My mother died of the same thing. One day, she was planning hikes in national parks in the Southwest and pruning lavender in the garden. Not long after, she was having trouble keeping down a milkshake, or turning over in bed. After we realized that further chemotherapy would just be cosmetic, and add pain to her final days, she chose the McCain route — reflection, planning, settling of personal accounts. She told her life story to my daughter, and wrote each of her seven kids a note, so that her words would outlive her.

For a public person, it’s different. Of course you want your words to be immortal, worthy of being chiseled onto a statue or invoked during heady debate. McCain has a political legacy, much of it good, some of it bad. Among other things, he will be remembered as a rare man of honor at a time when the current president has no honor.

But this is not about that legacy. It’s about a way for people to set things right in the closing days of life. “It is nothing to die,” wrote Victor Hugo. “It is frightful not to live.” You can look at it the other way as well.

Teddy Kennedy spoke of wanting “a good ending for myself.” He slipped away 15 months after a brain cancer diagnosis. In between, he finished a memoir of his life and passions, sailed, spent long hours with those who gave meaning to his life. His funeral was extraordinary. He was the only one of the four fabled Kennedy brothers who would die in old age, and he understood what that meant. “Every day is a gift,” he said in the dying light.

His brother John F. Kennedy, like Abraham Lincoln and Martin Luther King Jr., never had that luxury. Thomas Jefferson seemed to plan his death to the day, leaving the planet on the 50th anniversary of the adoption of the Declaration of Independence — the same Fourth of July, in 1826, on which another founder, John Adams, died. “Thomas Jefferson survives,” were Adams’ final words, off by a few hours.

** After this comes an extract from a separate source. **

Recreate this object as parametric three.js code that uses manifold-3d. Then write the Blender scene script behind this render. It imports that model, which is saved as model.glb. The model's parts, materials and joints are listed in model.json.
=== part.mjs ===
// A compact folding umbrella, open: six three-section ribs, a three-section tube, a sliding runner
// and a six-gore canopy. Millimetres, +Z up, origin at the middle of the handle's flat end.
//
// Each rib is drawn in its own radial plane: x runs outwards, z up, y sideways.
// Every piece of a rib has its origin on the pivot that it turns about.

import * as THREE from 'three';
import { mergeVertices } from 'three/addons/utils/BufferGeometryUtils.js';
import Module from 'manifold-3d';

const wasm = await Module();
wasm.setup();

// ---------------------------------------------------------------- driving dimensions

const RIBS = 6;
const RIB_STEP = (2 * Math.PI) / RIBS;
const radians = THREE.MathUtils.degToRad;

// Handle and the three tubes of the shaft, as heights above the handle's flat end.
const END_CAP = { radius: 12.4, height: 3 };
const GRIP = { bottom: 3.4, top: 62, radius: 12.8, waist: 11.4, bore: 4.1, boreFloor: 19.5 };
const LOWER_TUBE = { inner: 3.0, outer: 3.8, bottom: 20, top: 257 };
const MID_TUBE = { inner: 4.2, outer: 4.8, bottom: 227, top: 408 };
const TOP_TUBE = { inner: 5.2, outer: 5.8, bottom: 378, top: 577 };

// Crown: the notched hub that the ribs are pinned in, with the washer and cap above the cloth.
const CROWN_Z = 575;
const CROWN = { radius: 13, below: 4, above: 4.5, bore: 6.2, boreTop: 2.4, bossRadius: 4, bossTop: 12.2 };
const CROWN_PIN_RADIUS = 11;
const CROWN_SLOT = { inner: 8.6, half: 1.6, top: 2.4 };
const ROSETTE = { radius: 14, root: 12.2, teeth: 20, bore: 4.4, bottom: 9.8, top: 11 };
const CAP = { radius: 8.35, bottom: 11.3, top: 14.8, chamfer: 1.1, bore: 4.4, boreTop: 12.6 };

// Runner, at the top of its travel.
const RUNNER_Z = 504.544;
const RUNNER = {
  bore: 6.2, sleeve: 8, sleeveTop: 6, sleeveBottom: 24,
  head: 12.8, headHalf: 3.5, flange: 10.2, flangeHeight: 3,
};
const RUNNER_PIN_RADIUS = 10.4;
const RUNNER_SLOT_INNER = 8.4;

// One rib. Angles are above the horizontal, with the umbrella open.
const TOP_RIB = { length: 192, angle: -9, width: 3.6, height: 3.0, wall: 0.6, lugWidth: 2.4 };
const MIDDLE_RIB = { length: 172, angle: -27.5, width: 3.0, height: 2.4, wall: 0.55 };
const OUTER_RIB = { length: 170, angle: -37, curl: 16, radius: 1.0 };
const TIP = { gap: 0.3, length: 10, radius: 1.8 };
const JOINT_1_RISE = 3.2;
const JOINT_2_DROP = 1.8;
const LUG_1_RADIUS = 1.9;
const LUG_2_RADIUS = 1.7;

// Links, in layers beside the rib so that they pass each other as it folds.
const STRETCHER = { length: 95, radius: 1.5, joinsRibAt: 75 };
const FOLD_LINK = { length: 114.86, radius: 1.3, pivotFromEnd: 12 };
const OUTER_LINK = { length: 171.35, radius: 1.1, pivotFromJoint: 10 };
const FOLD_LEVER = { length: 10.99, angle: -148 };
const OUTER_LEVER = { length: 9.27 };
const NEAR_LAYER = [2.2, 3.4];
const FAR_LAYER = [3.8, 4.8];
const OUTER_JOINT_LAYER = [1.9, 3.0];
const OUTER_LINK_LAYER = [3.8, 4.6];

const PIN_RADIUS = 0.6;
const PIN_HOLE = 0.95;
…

Last words can be overrated. “I should never have switched from Scotch to martinis,” said Humphrey Bogart. Or maybe not. Other accounts have him calling out to his lovely wife, Lauren Bacall: “Goodbye, kid. Hurry back.”

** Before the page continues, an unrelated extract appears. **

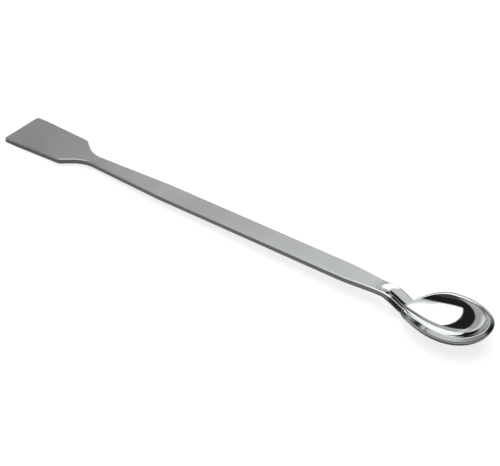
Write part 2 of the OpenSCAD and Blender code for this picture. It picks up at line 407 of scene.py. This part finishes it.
def steel_material():
    """Polished steel, whose finish and tone change along the length and at the edge; the darker
    tone is painted shade on the blade, and partly painted shade on the edge.
    """
    material = bpy.data.materials.new("polished_steel")
    material.use_nodes = True
    n = Nodes(material.node_tree)
    place = n.add("ShaderNodeTexCoord").outputs["Object"]
    edge = n.add("ShaderNodeAttribute", attribute_name="ground_edge").outputs["Fac"]

    # Polishing runs along the length, so its lines are noise stretched along X
    lines_place = n.vector("MULTIPLY", place, LINES_STRETCH)
    lines = n.noise(lines_place, 1.0, detail=4.0, roughness=0.6)
    cloud = n.noise(place, CLOUD_SCALE, detail=4.0)
    patch = n.noise(place, PATCH_SCALE, detail=2.0)

    along = n.add("ShaderNodeSeparateXYZ", {0: place}).outputs["X"]
    in_bowl = n.remap(along, *BOWL_POLISH_X)
    satin = n.remap(cloud, NOISE_LOW, NOISE_HIGH, SATIN, SATIN + SATIN_SPREAD)
    mirror = n.remap(cloud, NOISE_LOW, NOISE_HIGH, MIRROR, MIRROR + MIRROR_SPREAD)
    rough = n.math("ADD", satin, n.math("MULTIPLY", in_bowl, n.math("SUBTRACT", mirror, satin)))
    rough = n.math("ADD", rough, n.remap(edge, EDGE_ROUGH_FROM, 1.0, 0.0, EDGE_ROUGHER))
    tone = n.remap(patch, NOISE_LOW, NOISE_HIGH, PATCH_TONE, 1.0)
    # Darker ground edge: partly a duller finish, partly painted shade
    tone = n.math("MULTIPLY", tone, n.remap(edge, EDGE_DULL_AND_SHADE_FROM, 1.0, 1.0, EDGE_DULL_AND_SHADE))
    # Painted shade: the blade is darker towards its front end
    tone = n.math("MULTIPLY", tone, n.remap(along, *BLADE_SHADE_X, BLADE_SHADE_TONE, 1.0))
    color = n.scaled(STEEL, tone)
    bump_inputs = {"Height": lines, "Strength": LINES_STRENGTH, "Distance": LINES_DEPTH}
    bump = n.add("ShaderNodeBump", bump_inputs)
    shader = n.add(
        "ShaderNodeBsdfPrincipled",
        {"Base Color": color, "Metallic": 1.0, "Roughness": rough, "Normal": bump.outputs[0]},
    )
    n.add("ShaderNodeOutputMaterial", {"Surface": shader.outputs[0]})
    return material


# ---- Studio: lamp, floor, soft light from all round, camera ----
LAMP_STRENGTH = 2.2
LAMP_ANGLE = math.radians(70)
LAMP_TILT = math.radians(-12)


def build_lamp():
    """Soft light from above, which is not mirrored in the steel."""
    data = bpy.data.lights.new("floor_lamp", "SUN")
    data.energy = LAMP_STRENGTH
    data.angle = LAMP_ANGLE
    lamp = bpy.data.objects.new("floor_lamp", data)
    bpy.context.scene.collection.objects.link(lamp)
    lamp.rotation_euler = (LAMP_TILT, LAMP_TILT, 0)
    lamp.visible_glossy = False


FLOOR_SIZE = 6.0
# The pale floor as it is seen: the share of light that it sends back, and its own glow
FLOOR_WHITE = 0.25
FLOOR_GLOW = 0.8
# Painted shade in the steel's reflections: the floor as the steel mirrors it is darker in front
# of the spatula than behind it
FLOOR_IN_STEEL = 0.33
FLOOR_BEHIND = 0.95
FLOOR_CHANGE_Y = (0.0, 0.03)


def build_floor():
    """Plain pale floor, with painted shade in the steel's reflections: there it is dimmer than as
    seen.
    """
    h = FLOOR_SIZE / 2
    mesh = bpy.data.meshes.new("floor")
    mesh.from_pydata([(-h, -h, 0), (h, -h, 0), (h, h, 0), (-h, h, 0)], [], [(0, 1, 2, 3)])
    floor = bpy.data.objects.new("floor", mesh)
    bpy.context.scene.collection.objects.link(floor)
    material = bpy.data.materials.new("floor")
    material.use_nodes = True
    n = Nodes(material.node_tree)
    soft = n.add("ShaderNodeBsdfDiffuse", {"Color": (FLOOR_WHITE, FLOOR_WHITE, FLOOR_WHITE, 1)})
    glow = n.add("ShaderNodeEmission", {"Color": (1, 1, 1, 1), "Strength": FLOOR_GLOW})
    pale = n.add("ShaderNodeAddShader", {0: soft.outputs[0], 1: glow.outputs[0]})
    place = n.add("ShaderNodeTexCoord").outputs["Object"]
    behind = n.add("ShaderNodeSeparateXYZ", {0: place}).outputs["Y"]
    # Painted shade: the dim copy of the floor, which only the steel's reflections see
    shade = n.remap(behind, *FLOOR_CHANGE_Y, FLOOR_IN_STEEL, FLOOR_BEHIND)
    dim = n.add("ShaderNodeBsdfDiffuse", {"Color": shade})
    mirrored = n.add("ShaderNodeLightPath").outputs["Is Glossy Ray"]
    mix = n.add("ShaderNodeMixShader", {0: mirrored, 1: pale.outputs[0], 2: dim.outputs[0]})
    n.add("ShaderNodeOutputMaterial", {"Surface": mix.outputs[0]})
    mesh.materials.append(material)


# Light from all round, as a plane of soft panels above the object: a direction (x, y, z)
# meets it at (x / z, y / z). Each panel gives its brightness and where its four sides
# start and stop fading, first along X and then along Y.
SOFTBOX = (1.45, (-0.66, -0.60), (-0.05, 0.15), (-1.05, -0.75), (1.02, 1.22))
BACKDROP = (0.45, (-1.90, -1.50), (-0.10, 0.20), (1.04, 1.20), (1.70, 1.90))
FAR_WALL = (0.65, (-0.05, 0.15), (0.60, 0.90), (-1.05, -0.75), (0.55, 0.80))
SIDE_WALL = (0.40, (-19.0, -17.0), (-1.50, -1.32), (-19.0, -16.0), (2.2, 2.6))
PANELS = [SOFTBOX, BACKDROP, SIDE_WALL, FAR_WALL]
# Heights, as z of a direction, at which the panels begin and reach full brightness
PANEL_HEIGHT = (0.05, 0.15)
# Brightness above and near the horizon, and the heights between which it changes
ZENITH = 0.015
HORIZON = 0.06
HORIZON_HEIGHT = (0.38, 0.28)
# A low wall in one direction, and how far round it a ray has to face to meet it
LOW_WALL = 0.34
LOW_WALL_SIDE = (-0.72, 0.69, 0.0)
LOW_WALL_FACING = (0.45, 0.75)


def build_world():
    """Dark studio with soft panels, which the steel mirrors."""
    world = bpy.data.worlds.new("studio")
    bpy.context.scene.world = world
    world.use_nodes = True
    n = Nodes(world.node_tree)
    ray = n.add("ShaderNodeTexCoord").outputs["Generated"]
    split = n.add("ShaderNodeSeparateXYZ", {0: ray})
    height = split.outputs["Z"]
    over = n.math("MAXIMUM", height, PANEL_HEIGHT[0])
    across = n.math("DIVIDE", split.outputs["X"], over)
    behind = n.math("DIVIDE", split.outputs["Y"], over)
    above = n.remap(height, *PANEL_HEIGHT)
    low = n.remap(height, *HORIZON_HEIGHT)
    facing = n.remap(n.vector("DOT_PRODUCT", ray, LOW_WALL_SIDE), *LOW_WALL_FACING)
    light = n.math("MULTIPLY_ADD", low, HORIZON - ZENITH, ZENITH)
    light = n.math("MULTIPLY_ADD", n.math("MULTIPLY", low, facing), LOW_WALL, light)
    for brightness, left, right, front, back in PANELS:
        inside = above
        for place, (start, stop) in ((across, left), (behind, front)):
            inside = n.math("MULTIPLY", inside, n.remap(place, start, stop))
        for place, (start, stop) in ((across, right), (behind, back)):
            inside = n.math("MULTIPLY", inside, n.remap(place, stop, start))
        light = n.math("MULTIPLY_ADD", inside, brightness, light)
    sky = n.add("ShaderNodeBackground", {"Color": (1, 1, 1, 1), "Strength": light})
    n.add("ShaderNodeOutputWorld", {"Surface": sky.outputs[0]})


# The camera circles the middle of the length. Sizes are in millimetres and degrees, and
# aside and down shift it in its own picture plane.
CAMERA_AZIMUTH = 37.58
CAMERA_ELEVATION = 37.77
CAMERA_DISTANCE = 479.5
CAMERA_ASIDE = 6.95
CAMERA_DOWN = 1.14
CAMERA_LENS = 100.8
SENSOR_WIDTH = 36.0


def build_camera():
    """Camera that looks down on the spatula, with the spoon nearest."""
    a, e = math.radians(CAMERA_AZIMUTH), math.radians(CAMERA_ELEVATION)
    back = Vector((math.sin(a) * math.cos(e), -math.cos(a) * math.cos(e), math.sin(e)))
    right = Vector((math.cos(a), math.sin(a), 0))
    up = back.cross(right)
    middle = Vector((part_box("spatula")[0].x + TOTAL_L / 2 * MM, 0, 0))
    data = bpy.data.cameras.new("camera")
    data.lens = CAMERA_LENS
    data.sensor_width = SENSOR_WIDTH
    camera = bpy.data.objects.new("camera", data)
    bpy.context.scene.collection.objects.link(camera)
    place = middle + MM * (CAMERA_DISTANCE * back + CAMERA_ASIDE * right - CAMERA_DOWN * up)
    turn = Matrix((right, up, back)).transposed().to_4x4()
    camera.matrix_world = Matrix.Translation(place) @ turn
    bpy.context.scene.camera = camera


build_camera()
build_floor()
build_lamp()
build_world()
bpy.context.scene.view_settings.view_transform = "Standard"

spatula = build_spatula()
spatula.data.materials.append(steel_material())
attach(spatula, "root")
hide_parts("spatula")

What matters more are last acts. So McCain has already lined up Barack Obama and George W. Bush for eulogies at his memorial, while excluding President Donald Trump. He’s also making one last moral stand against torture and a CIA nominee who refuses to universally condemn it.

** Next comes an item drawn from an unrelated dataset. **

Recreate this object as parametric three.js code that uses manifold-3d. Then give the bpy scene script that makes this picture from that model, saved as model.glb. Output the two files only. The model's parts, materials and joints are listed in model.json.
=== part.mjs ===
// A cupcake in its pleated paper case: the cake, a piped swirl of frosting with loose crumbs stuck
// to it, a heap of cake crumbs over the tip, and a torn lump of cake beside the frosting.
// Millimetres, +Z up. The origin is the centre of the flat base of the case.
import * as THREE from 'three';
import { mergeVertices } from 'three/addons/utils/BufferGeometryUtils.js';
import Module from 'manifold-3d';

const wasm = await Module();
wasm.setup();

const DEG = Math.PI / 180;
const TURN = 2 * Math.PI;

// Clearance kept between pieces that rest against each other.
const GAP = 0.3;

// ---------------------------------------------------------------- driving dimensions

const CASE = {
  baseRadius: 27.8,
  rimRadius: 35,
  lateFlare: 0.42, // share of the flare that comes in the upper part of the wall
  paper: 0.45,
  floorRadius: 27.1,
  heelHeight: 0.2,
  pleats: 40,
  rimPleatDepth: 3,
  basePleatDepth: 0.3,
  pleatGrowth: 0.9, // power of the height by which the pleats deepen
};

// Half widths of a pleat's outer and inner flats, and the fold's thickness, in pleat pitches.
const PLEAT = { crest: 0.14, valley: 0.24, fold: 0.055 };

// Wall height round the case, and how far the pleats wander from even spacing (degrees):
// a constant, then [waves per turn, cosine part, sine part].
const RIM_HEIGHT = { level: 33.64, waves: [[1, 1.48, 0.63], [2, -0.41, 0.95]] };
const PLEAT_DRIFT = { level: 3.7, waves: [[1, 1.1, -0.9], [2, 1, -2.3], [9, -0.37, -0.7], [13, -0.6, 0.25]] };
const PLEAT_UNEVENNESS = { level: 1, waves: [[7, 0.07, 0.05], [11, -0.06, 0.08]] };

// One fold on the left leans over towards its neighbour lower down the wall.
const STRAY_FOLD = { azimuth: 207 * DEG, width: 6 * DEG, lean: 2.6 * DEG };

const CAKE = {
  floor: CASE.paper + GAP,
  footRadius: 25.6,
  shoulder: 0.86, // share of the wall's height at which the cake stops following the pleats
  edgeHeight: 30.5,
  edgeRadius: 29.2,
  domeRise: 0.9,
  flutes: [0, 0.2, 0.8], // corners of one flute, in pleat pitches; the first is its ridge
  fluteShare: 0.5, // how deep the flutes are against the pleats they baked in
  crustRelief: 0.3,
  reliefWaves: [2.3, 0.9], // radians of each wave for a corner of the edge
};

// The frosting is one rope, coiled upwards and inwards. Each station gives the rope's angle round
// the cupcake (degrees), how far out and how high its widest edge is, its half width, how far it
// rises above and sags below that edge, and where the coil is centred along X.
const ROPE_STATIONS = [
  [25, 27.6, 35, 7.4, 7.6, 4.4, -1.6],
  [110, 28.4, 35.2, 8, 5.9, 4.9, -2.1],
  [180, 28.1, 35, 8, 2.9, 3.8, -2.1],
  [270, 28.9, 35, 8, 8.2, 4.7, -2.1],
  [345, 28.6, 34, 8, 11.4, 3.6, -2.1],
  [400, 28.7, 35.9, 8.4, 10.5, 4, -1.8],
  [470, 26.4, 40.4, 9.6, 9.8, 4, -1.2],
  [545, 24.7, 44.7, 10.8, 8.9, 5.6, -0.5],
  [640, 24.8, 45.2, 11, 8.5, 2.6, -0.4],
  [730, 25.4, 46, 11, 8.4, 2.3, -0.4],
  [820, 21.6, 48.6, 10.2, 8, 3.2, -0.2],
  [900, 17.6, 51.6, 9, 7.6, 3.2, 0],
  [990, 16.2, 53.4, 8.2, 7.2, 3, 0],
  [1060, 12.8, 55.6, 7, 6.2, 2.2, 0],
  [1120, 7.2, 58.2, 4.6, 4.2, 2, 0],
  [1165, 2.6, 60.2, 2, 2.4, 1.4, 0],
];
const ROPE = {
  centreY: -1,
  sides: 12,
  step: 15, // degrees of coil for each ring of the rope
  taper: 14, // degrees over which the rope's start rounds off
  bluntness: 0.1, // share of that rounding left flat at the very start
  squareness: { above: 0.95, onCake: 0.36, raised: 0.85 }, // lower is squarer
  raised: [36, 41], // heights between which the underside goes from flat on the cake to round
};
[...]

And, like others who’ve seen death’s door creaking open, McCain is trying to separate the petty from the profound, the ephemeral from the lasting.

“The most obvious” response, wrote neurosurgeon Paul Kalanithi in “When Breath Becomes Air,” his memoir of a brilliant life cut short, “might be an impulse to frantic activity: to live life to the fullest, to travel, to dine, to achieve a host of neglected ambitions.” But cancer limits the energy for compacted living, and a longer view takes hold. “Money, status, all the vanities the preacher of Ecclesiastes described hold so little interest; a chasing after wind, indeed.”

Kalanithi died at the age of 38. McCain is 81. Two ends of the spectrum. But it is an ageless desire to want — and deserve — what both men got as they closed out their lives. Not politics. Not platitudes. Not score-settling. As Joe Biden explained, after his visit to the sylvan slice of heaven that is McCain’s ranch in Sedona, Arizona: “I wanted to let him know how much I love him.”